UPDATE 7/18/2005: Discovery Institute foreign policy fellow James J. Na quotes from a website citing Japanese defense ministry speculation about a possible joint Russo-Chinese intervention in North Korea. The intent of such an operation would be to stem a potential massive refugee tide. This speculation seems premature, but the real point is that open discussion of humanitarian relief and reconstruction operations in post-Kim North Korea needs to take place, now.
Forget the sneering of Beltway "realists" who insist such talk needlessly provokes the NK regime and is an example of "faith based foreign policy making". These same critics would turn around and ask why there was "no plan" to deal with North Korea's collapse in the event of a coup or mass refugee exodus. They are only interested in North Korea as an arms control issue, or as a replay of the showdown over Iraq, not as one of the world's worst humanitarian crisis. And that is why they deserve to be ignored as back seat drivers.

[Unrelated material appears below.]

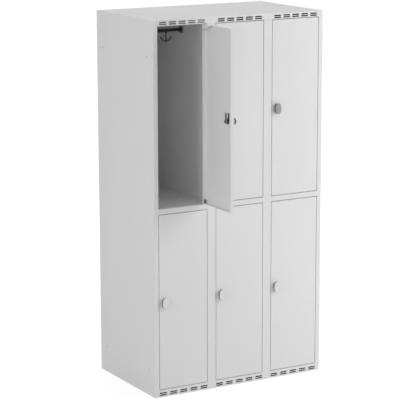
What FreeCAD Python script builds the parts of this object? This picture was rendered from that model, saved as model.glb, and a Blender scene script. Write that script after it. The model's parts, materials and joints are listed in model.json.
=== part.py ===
import FreeCAD, Part
import math
import os

os.makedirs("parts", exist_ok=True)

# Double tier locker in painted sheet steel: three columns of two compartments
# behind six flush doors. X runs to the right, Y to the back and Z up, in
# millimetres. The origin is the middle of the footprint, on the ground.

# Overall size
locker_width = 900.0
locker_depth = 550.0
locker_height = 1740.0

# Columns and tiers, named from left to right and from the ground up
column_names = ["left", "centre", "right"]
tier_names = ["lower", "upper"]

# Sheet metal
panel_sheet = 1.0
frame_sheet = 1.2
fold_radius = 0.6
weld_flange = 18.0

# Face frame
stile_width = 22.0
top_rail_height = 28.0
mid_rail_height = 25.0
bottom_rail_height = 35.0
rail_depth = 30.0
rail_foot_depth = 25.0
mid_rail_lap = 12.0
roof_ledge_depth = 15.0
stop_lip_width = 12.0
stop_lip_depth = 5.7

# Clearances
door_gap = 2.5
seat_gap = 0.3
running_clearance = 0.05
assembly_gap = 0.3
cut_overrun = 2.0

# Ventilation slots in the top and bottom rails
slots_per_row = 5
top_slot_pitch_share = 0.192
bottom_slot_pitch_share = 0.211
slot_length_share = 0.1445
slot_height = 6.0
slot_corner_share = 0.8
slot_row_pitch = 9.0
top_slots_from_roof = 15.5
bottom_slots_from_ground = 15.0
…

Sophisticated logistical plans cannot be drawn up overnight nor by the U.S. alone - indeed it has not dawned on the critics of the Six Party Talks that precisely the reason Russia, Japan and China must be included is so that parties other than South Korea can be consulted in advance on how to deal with a regime collapse. The North Koreans certainly are aware of this possibility, this is why they insisted on one-on-one talks from the get-go (which Senator Kerry promised to give them in the first 2004 presidential debate - so much for working with our allies).
The ground logistics for such an operation would either move on paths cleared thru the DMZ or highways from the Yalu, with Pyongyang's airport as the main hub. Forget the regime's demand for "guarantees" - these are just euphemisms for not pointing out its fatal weakness to the world.